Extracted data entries
+++

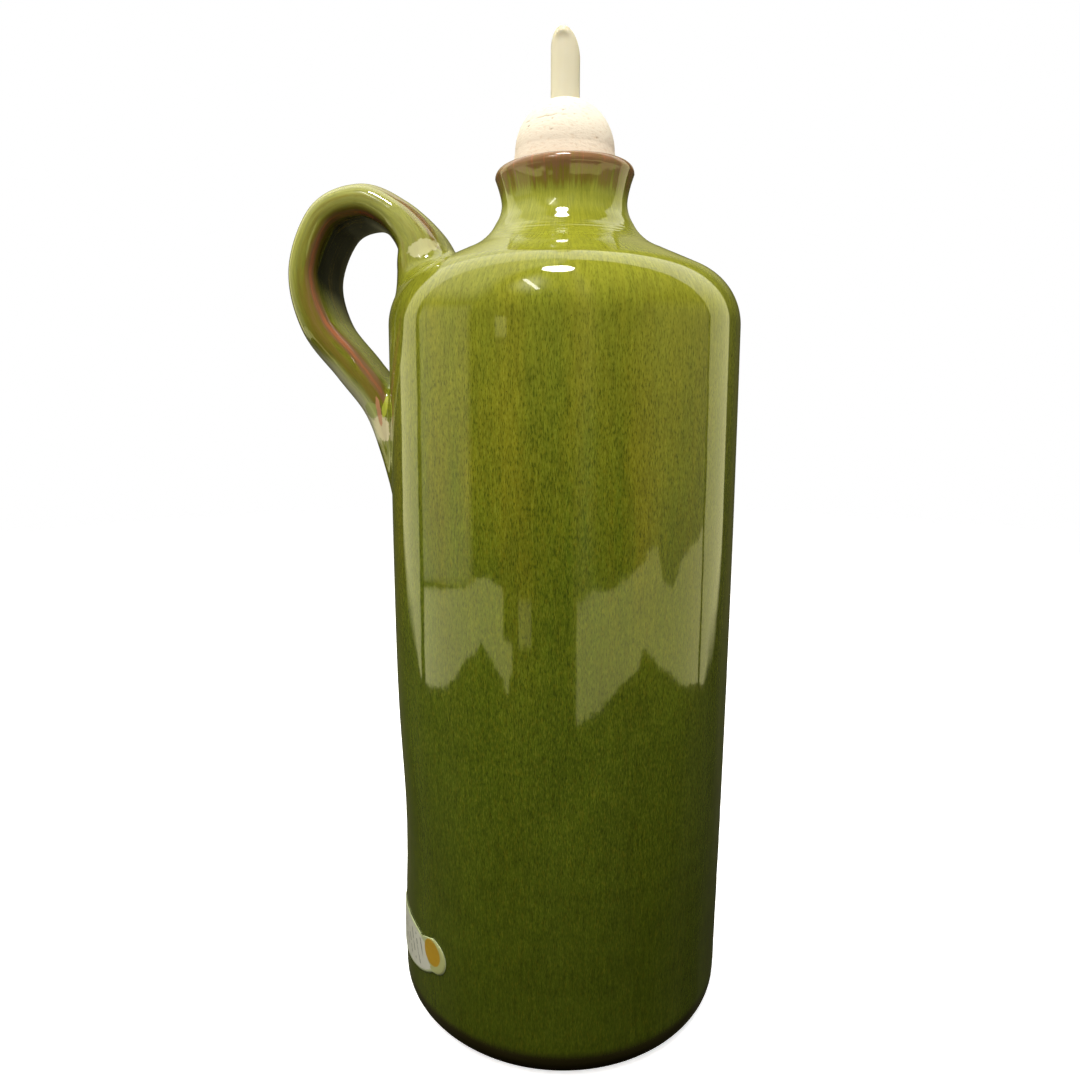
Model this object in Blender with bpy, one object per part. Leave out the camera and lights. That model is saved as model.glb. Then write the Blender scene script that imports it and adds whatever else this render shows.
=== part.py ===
"""A corked oil cruet: a thrown, glazed stoneware bottle with one pulled strap handle, a natural
cork pushed into its neck, an ivory pouring tube through the cork, and a small paper label.

Metres, +Z up. The bottle stands on z = 0 with its axis on Z, and its handle points along -X.
"""

import math

import bmesh
import bpy
from mathutils import Vector

# ---------------------------------------------------------------- driving dimensions, in metres

BOTTLE_SIDES = 80
BASE_RADIUS = 0.0441
BASE_RING = 0.5  # share of the base's radius where its flat has a ring of corners
BELLY = 0.0006  # how far the wall swells half way up the belly's reach
BELLY_REACH = 0.200
WALL_TOP = 0.1807
WALL_STEPS = 11
FOOT_ROUND = 0.0064
FOOT_STEPS = 4

SHOULDER_ROUND = 0.0155
SHOULDER_SLOPE = math.radians(23.3)
SHOULDER_STEPS = 8
NECK_FOOT = (0.0245, 0.1997)
NECK_WAIST = (0.0157, 0.2110)
NECK_FOOT_PULL = 0.0064  # how far each end's direction carries into the curve
NECK_WAIST_PULL = 0.0035
NECK_STEPS = 7
LIP_EDGE = (0.0173, 0.2175)
LIP_WAIST_PULL = 0.0011
LIP_EDGE_PULL = (0.0011, 0.0028)  # inward and down
LIP_STEPS = 3
LIP_ROUND = 0.0020
LIP_ROUND_STEPS = 6

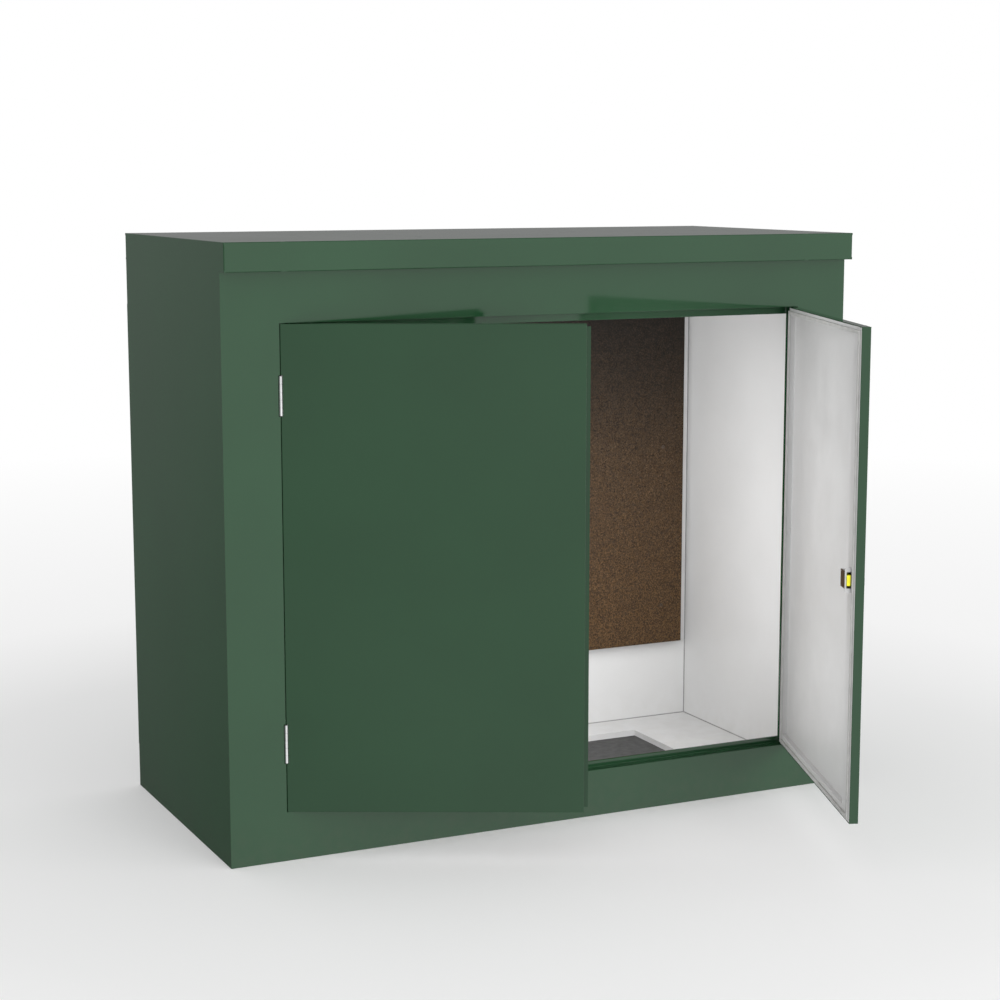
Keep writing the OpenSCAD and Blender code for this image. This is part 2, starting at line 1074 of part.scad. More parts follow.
module lock_bolt() {
    pin_x = barrel_x - lock_travel / 2;
    pin_z = lock_travel / 2;
    slot_half = cam_pin_r + cam_pin_slack;
    tail_top = lock_h / 2 - case_t - 0.8;
    color("#e8e33c")
        on_right_leaf()
            difference() {
                union() {
                    block([bolt_tail_x0, bolt_y0, lock_z - bolt_h / 2],
                          [lock_x1 + bolt_proud, bolt_y1, lock_z + bolt_h / 2]);
                    block([bolt_tail_x0, bolt_y0, lock_z],
                          [bolt_tail_x0 + bolt_tail_l, bolt_y1, lock_z + tail_top]);
                }
                block([pin_x - slot_half, bolt_y0 - past, lock_z + pin_z - slot_half],
                      [pin_x + slot_half, bolt_y1 + past, lock_z + tail_top + past]);
            }
}

left_side_panel();
right_side_panel();
rear_panel();
roof_panel();
roof_fascia();
front_panel();
door_rebate();
door_lip();
front_lining();
left_wall_lining();
right_wall_lining();
rear_wall_lining();
roof_lining();
floor_panel();
backboard_battens();
backboard();
backboard_screws();
left_frame_hinge_plates();
right_frame_hinge_plates();
left_hinge_pins();
right_hinge_pins();
left_frame_hinge_screws();
right_frame_hinge_screws();
left_door_skin();
left_door_edge();
left_door_panel();
left_door_rim();
meeting_stile();
left_door_seal();
left_door_hinge_plates();
left_door_hinge_screws();
meeting_strip();
meeting_strip_screws();
lock_keeper();
lock_keeper_screws();
shoot_bolt_guides();
shoot_bolt_guide_screws();
top_shoot_bolt();
bottom_shoot_bolt();
right_door_skin();
right_door_edge();
right_door_panel();
right_door_rim();
lock_stile();
right_door_seal();
right_door_hinge_plates();
right_door_hinge_screws();
lock_case();
lock_case_screws();
lock_forend();
lock_cover();
lock_cover_screws();
lock_escutcheon();
lock_barrel();
lock_bolt();
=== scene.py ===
import json
import math
import random

import bmesh
import bpy
from mathutils import Matrix, Vector


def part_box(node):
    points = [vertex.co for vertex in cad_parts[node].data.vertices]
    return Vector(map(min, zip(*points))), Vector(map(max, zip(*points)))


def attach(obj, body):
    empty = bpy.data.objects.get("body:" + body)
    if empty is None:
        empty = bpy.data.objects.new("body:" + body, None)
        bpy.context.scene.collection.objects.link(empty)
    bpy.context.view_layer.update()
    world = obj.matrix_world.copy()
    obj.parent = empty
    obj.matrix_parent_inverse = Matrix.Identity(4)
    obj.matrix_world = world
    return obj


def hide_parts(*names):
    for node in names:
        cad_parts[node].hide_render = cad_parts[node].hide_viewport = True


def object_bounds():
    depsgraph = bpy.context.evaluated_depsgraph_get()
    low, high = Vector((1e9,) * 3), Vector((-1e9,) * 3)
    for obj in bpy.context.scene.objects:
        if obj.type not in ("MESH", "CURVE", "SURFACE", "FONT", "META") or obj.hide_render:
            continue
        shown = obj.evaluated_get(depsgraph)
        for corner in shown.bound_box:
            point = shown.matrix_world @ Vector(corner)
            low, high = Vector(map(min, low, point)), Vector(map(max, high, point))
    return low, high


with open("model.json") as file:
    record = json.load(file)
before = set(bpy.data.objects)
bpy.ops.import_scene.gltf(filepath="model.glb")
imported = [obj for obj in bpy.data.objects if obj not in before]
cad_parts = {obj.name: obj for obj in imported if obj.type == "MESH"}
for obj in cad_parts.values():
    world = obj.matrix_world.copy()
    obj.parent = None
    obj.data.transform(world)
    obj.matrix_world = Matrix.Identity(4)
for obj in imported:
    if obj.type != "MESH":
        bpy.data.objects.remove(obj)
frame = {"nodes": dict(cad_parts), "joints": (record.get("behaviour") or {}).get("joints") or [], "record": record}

cad_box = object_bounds()
scene = bpy.context.scene
random.seed(7)


# Camera, world and lights -------------------------------------------------------

def link(obj):
    scene.collection.objects.link(obj)
    return obj


# Fitted to the outline of the photograph
camera = link(bpy.data.objects.new("camera", bpy.data.cameras.new("camera")))
camera.location = (-2.0716, -4.400, 1.4397)
camera.rotation_euler = (math.radians(81.136), 0.0, math.radians(-25.581))
camera.data.lens = 75.94
camera.data.sensor_width = 36.0
scene.camera = camera
scene.view_settings.view_transform = "Standard"


LIGHT_FROM = (0.35, -0.937, 0.0)      # the bright side of the studio
SOFT_DIM, SOFT_BRIGHT = 0.74, 1.2     # its soft light, away from that side and towards it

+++

(Problem description):
Using the entries above, quote each line verbatim from the first through the line that contains "from mathutils import Vector".

(Answer to the task):
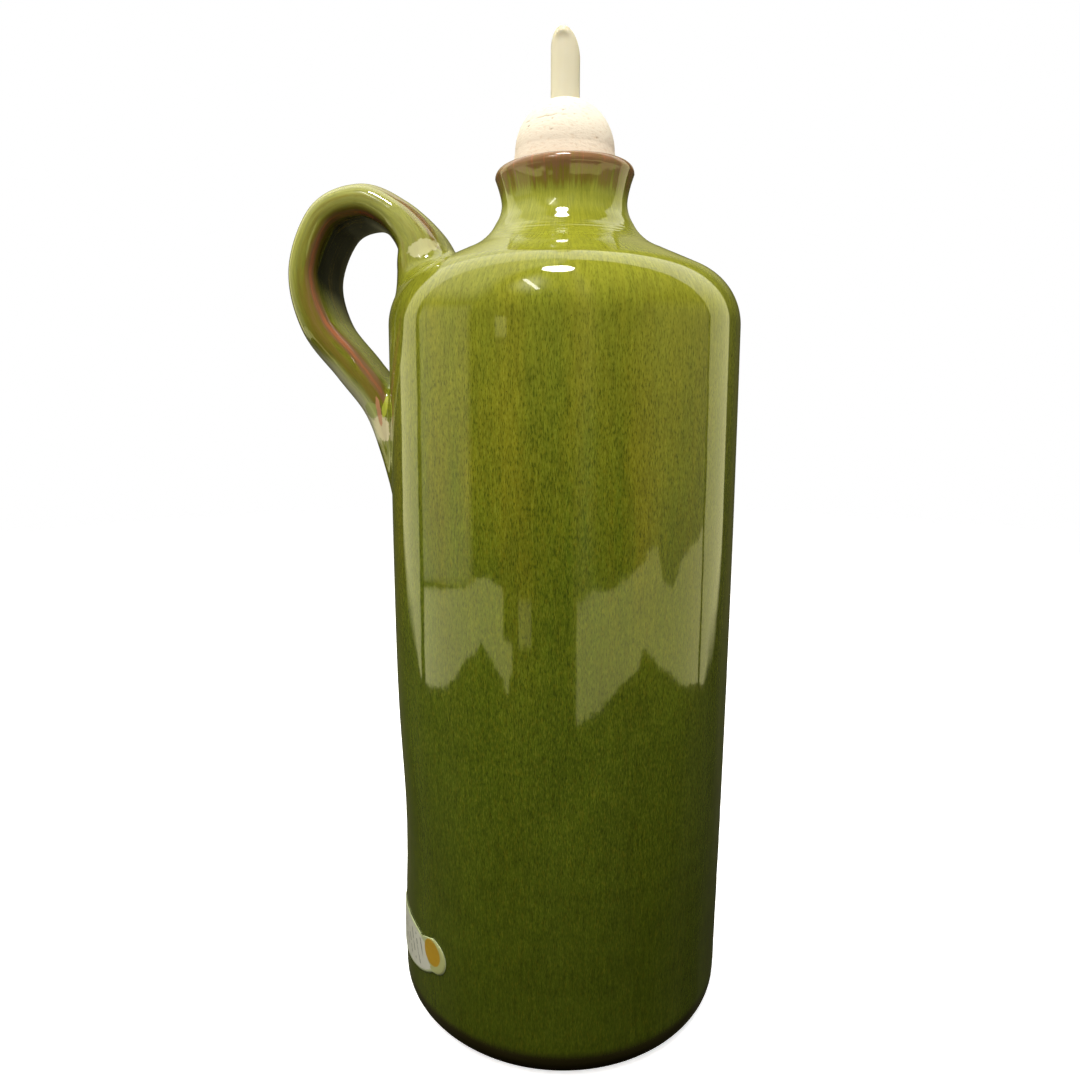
Model this object in Blender with bpy, one object per part. Leave out the camera and lights. That model is saved as model.glb. Then write the Blender scene script that imports it and adds whatever else this render shows.
=== part.py ===
"""A corked oil cruet: a thrown, glazed stoneware bottle with one pulled strap handle, a natural
cork pushed into its neck, an ivory pouring tube through the cork, and a small paper label.

Metres, +Z up. The bottle stands on z = 0 with its axis on Z, and its handle points along -X.
"""

import math

import bmesh
import bpy
from mathutils import Vector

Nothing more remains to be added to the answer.